Philonise Floyd described growing up in a poor area of Houston with George and their other siblings.

He said Floyd played football and deliberately threw the ball at different angles so Philonise would have to practice diving for it. “I always thought my brother couldn’t throw. But he never intended to throw the ball to me,” he said, smiling.

Earlier Monday, Judge Peter Cahill rejected a defense request to immediately sequester the jury, the morning after the killing of a Black man during a traffic stop triggered unrest in a suburb just outside Minneapolis.

Cahill said he will not sequester the jury until next Monday, when he anticipates closing arguments will begin. He also denied a defense request to question jurors about what they might have seen about unrest following Sunday’s police shooting of 20-year-old Daunte Wright in Brooklyn Center.

In the wake of the shooting, hundreds of protesters broke into about 20 businesses at a shopping center, jumped on police cars and hurled rocks and other objects at officers in Brooklyn Center, about 10 miles from the heavily fortified Minneapolis courthouse. Police in riot gear fired gas and flash-bang grenades.

The Brooklyn Center police chief later called the shooting accidental, saying the officer who fired meant to draw a Taser, not a handgun.

Prosecutor Steve Schleicher argued against sequestering the Chauvin jury, saying: “I don’t think that would be an effective remedy.” He also opposed questioning the jurors.

“World events happen,” Schleicher said. “And we can’t have every single world event that might affect somebody’s attitude or emotional state or anything be the grounds to come back and re-voir dire all the jurors.”

The judge previously told the jury to avoid the news during the trial.

The ruling came as the trial entered its third week, with the prosecution close to wrapping up its case and giving way to the start of the defense. Prosecutors built their case on searing witness accounts, experts condemning Chauvin’s use of a neck restraint, and medical authorities attributing Floyd’s death to a lack of oxygen.

When testimony resumed Monday morning, Dr. Jonathan Rich, a cardiology expert from Northwestern Memorial Hospital in Chicago, echoed earlier witnesses in saying Floyd died of low oxygen levels from the way he was held down by police.

He rejected defense theories that Floyd died of a drug overdose or a heart condition.
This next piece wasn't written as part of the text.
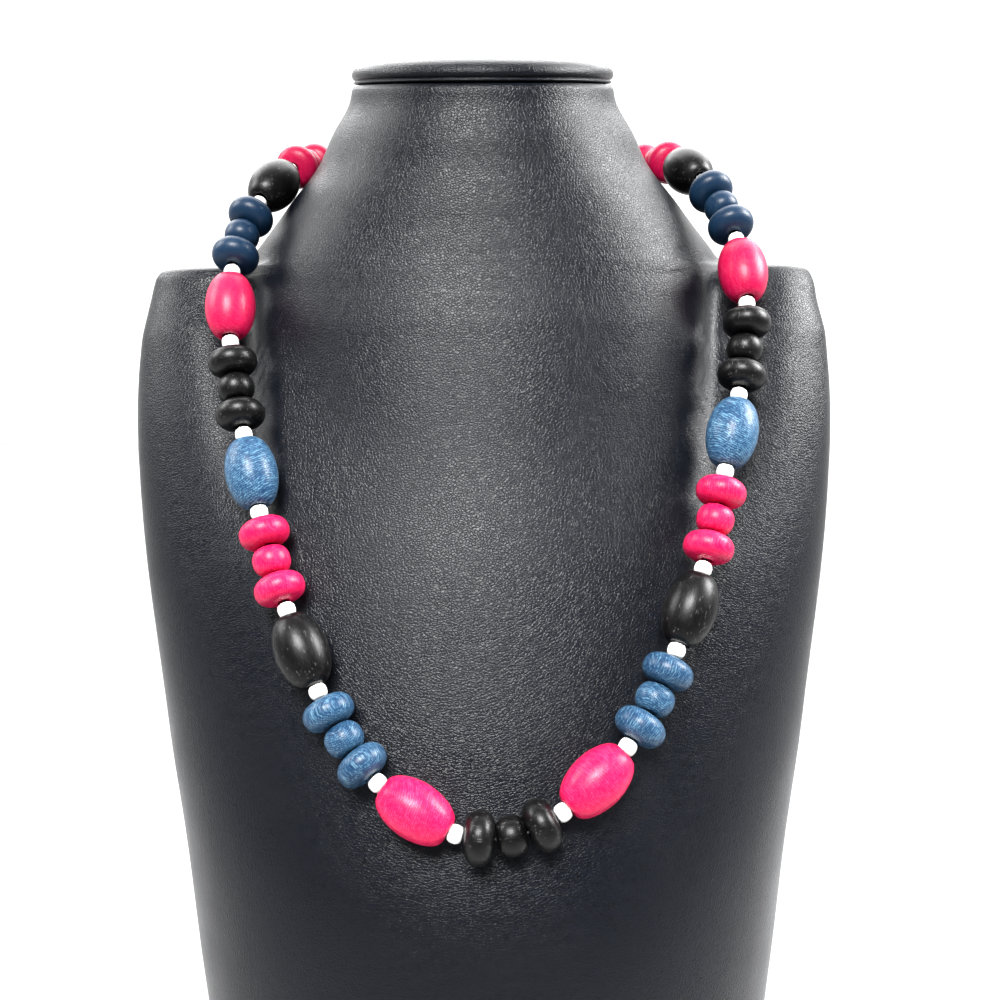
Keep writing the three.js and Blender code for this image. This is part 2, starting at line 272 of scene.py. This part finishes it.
def make_wood(name, tones, pores, gloss):
    """Dyed, satin-varnished wood. Its figure follows each bead's own block of wood."""
    n = Nodes(name)
    dark, body, pale = tones
    block = n.add("ShaderNodeAttribute", attribute_name="block").outputs["Vector"]
    depth = n.add("ShaderNodeAttribute", attribute_name="dye").outputs["Fac"]
    bent = n.pushed(block, 70.0, 5.2 * MM)
    rings = n.add("ShaderNodeTexWave", {"Vector": bent, "Scale": 430.0, "Distortion": 3.0,
                                        "Detail": 3.0, "Detail Scale": 1.6},
                  wave_type="BANDS", bands_direction="X", wave_profile="SIN").outputs["Fac"]
    fibres = n.noise(n.mapped(block, (1.0, 1.0, 0.10)), 3600.0, 3.0, 0.6)
    streaks = n.noise(n.mapped(bent, (1.0, 1.0, 0.12)), 900.0, 2.0, 0.55)
    cloud = n.noise(block, 130.0, 2.0)

    figure = n.mix(0.6, n.mix(0.78, rings, streaks), fibres)
    lit = n.math("MULTIPLY", n.ramp(figure, (0.50, 0.0), (0.62, 1.0)), n.math("MULTIPLY", depth, 0.7))
    sunk = n.math("MULTIPLY", n.ramp(figure, (0.38, 1.0), (0.5, 0.0)), 0.7)
    ground = n.mix(depth, tuple(0.42 * c for c in body), tuple(min(1.0, 1.12 * c) for c in body))
    colour = n.mix(lit, ground, pale)
    colour = n.mix(sunk, colour, dark)
    colour = n.mix(n.math("MULTIPLY", n.ramp(cloud, (0.35, 0.0), (0.75, 1.0)), 0.22), colour, dark)

    dashes = n.add("ShaderNodeTexVoronoi", {"Vector": n.mapped(block, (1.0, 1.0, 0.22)), "Scale": 1150.0},
                   feature="F1").outputs["Distance"]
    pore = n.ramp(dashes, (0.14, 1.0), (0.30, 0.0))
    sparse = n.ramp(n.noise(block, 420.0, 2.0), (0.44, 0.0), (0.56, 1.0))
    open_pore = n.math("MULTIPLY", pore, sparse)
    pore_colour = tuple(min(1.0, 2.6 * c + 0.02) for c in pale) if pores > 0.5 else dark
    colour = n.mix(n.math("MULTIPLY", open_pore, pores), colour, pore_colour)

    height = n.mix(0.5, fibres, n.mix(open_pore, streaks, (0.0, 0.0, 0.0)))
    n.set(Base_Color=colour,
          Roughness=n.ramp(fibres, (0.3, gloss), (0.7, gloss + 0.14)),
          Normal=n.bump(height, 0.12 * MM, 0.5))
    n.set(Specular_IOR_Level=0.16, Coat_Weight=0.08, Coat_Roughness=0.2)
    return n.material


def make_white():
    """Opaque white glass, glossy, with a faint unevenness."""
    n = Nodes("white_bead")
    place = n.add("ShaderNodeTexCoord").outputs["Object"]
    tint = n.mix(n.noise(place, 900.0, 2.0), (0.86, 0.85, 0.82), (0.92, 0.92, 0.90))
    n.set(Base_Color=tint,
          Roughness=n.ramp(n.noise(place, 1500.0, 2.0), (0.3, 0.16), (0.7, 0.26)),
          Normal=n.bump(n.noise(place, 700.0, 1.0), 0.05 * MM, 0.4))
    n.set(Subsurface_Weight=0.15)
    n.shader.inputs["Subsurface Radius"].default_value = (2.0 * MM,) * 3
    return n.material


def make_thread():
    """Waxed black cord, twisted from strands."""
    n = Nodes("thread")
    place = n.add("ShaderNodeTexCoord").outputs["Object"]
    twist = n.add("ShaderNodeTexWave", {"Vector": place, "Scale": 900.0, "Distortion": 1.0},
                  wave_type="BANDS", bands_direction="DIAGONAL").outputs["Fac"]
    n.set(Base_Color=n.mix(twist, (0.010, 0.010, 0.011), (0.035, 0.034, 0.033)),
          Roughness=n.ramp(twist, (0.0, 0.5), (1.0, 0.65)),
          Normal=n.bump(twist, 0.08 * MM, 0.6))
    return n.material


MATERIALS = {
    "leatherette": make_leatherette(),
    "pink_wood": make_wood("pink_wood", PINK, 0.25, 0.34),
    "blue_wood": make_wood("blue_wood", BLUE, 0.35, 0.33),
    "black_wood": make_wood("black_wood", BLACK, 0.8, 0.32),
    "white_bead": make_white(),
    "thread": make_thread(),
}


# ---- the string ------------------------------------------------------------------------------------

def string_order():
    """The wooden beads in order, from the lowest round bead up the right side and down the left."""
    order = [("round", 0, "", "")]
    order.append(("disc", 0, "right", ""))
    for group in range(1, OVALS_PER_SIDE + 1):
        order.append(("oval", group, "right", ""))
        order += [("disc", group, "right", "a"), ("round", group, "right", ""), ("disc", group, "right", "b")]
    order.append(("oval", OVALS_PER_SIDE + 1, "back", ""))
    for group in range(OVALS_PER_SIDE, 0, -1):
        order += [("disc", group, "left", "b"), ("round", group, "left", ""), ("disc", group, "left", "a")]
        order.append(("oval", group, "left", ""))
    order.append(("disc", 0, "left", ""))
    return order


def node_name(kind, group, side, end):
    return "_".join(str(part) for part in (kind, group, side, end) if part != "")


def node_patches(node):
    """The middle and the area of each face of a CAD node."""
    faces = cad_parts[node].data.polygons
    return np.array([(*face.center, face.area) for face in faces])


def seat_of(patches, longest):
    """The middle of a turned bead and the line it is drilled along, from (middle, area) patches."""
    places, areas = patches[:, :3], patches[:, 3:]
    middle = (places * areas).sum(axis=0) / areas.sum()
    centred = places - middle
    values, vectors = np.linalg.eigh((centred * areas).T @ centred)
    axis = vectors[:, -1 if longest else 0]
    return Vector(middle), Vector(axis)


def trio_seats(node):
    """The three beads of a joined trio, from one end to the other."""
    patches = node_patches(node)
    middle, line = seat_of(patches, True)
    along = (patches[:, :3] - np.array(middle)) @ np.array(line)
    third = (along.max() - along.min()) / 6
    parts = [patches[along < -third], patches[abs(along) < third], patches[along > third]]
    return [seat_of(part, False) for part in parts]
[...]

Floyd had fentanyl and methamphetamine in his system and had high blood pressure and narrowing of the heart arteries, according to previous testimony.

“It was the truly the prone restraint and positional restraints that led to his asphyxiation,” Rich said.

In fact, the expert said, “Every indicator is that Mr. Floyd had actually an exceptionally strong heart.”

Rich said he had reviewed Floyd’s autopsy report. He said that some narrowing of the arteries is extremely common, and that Floyd had a mildly thickened or mildly enlarged heart but that would be normal in someone with high blood pressure.

Corroborating other experts’ testimony, Rich said Floyd was “restrained in a life-threatening manner,” noting among other things that he was facedown on the ground, a knee was on his neck, his hands were cuffed behind his back and being pushed upward, and a knee was on the lower half of his body.

Rich said that as one officer noted on video that Floyd was passing out, police probably still could have saved his life if they had repositioned him so that his lungs could expand again. And once an officer noted that Floyd’s pulse had stopped, police still had a significant opportunity to save his life by administering CPR, he said.

On cross-examination, Nelson tried to shift blame onto Floyd for struggling with police when they tried to put him in their car. The defense attorney asked Rich if Floyd would have survived if he had “simply gotten in the back seat of the squad car.”

But Rich quickly reiterated the death was caused by the officers’ actions: “Had he not been restrained in the way in which he was, I think he would have survived that day. I think he would have gone home, or wherever he was going to go.”

Nelson responded: “So, in other words, if he had gotten in the squad car, he’d be alive.”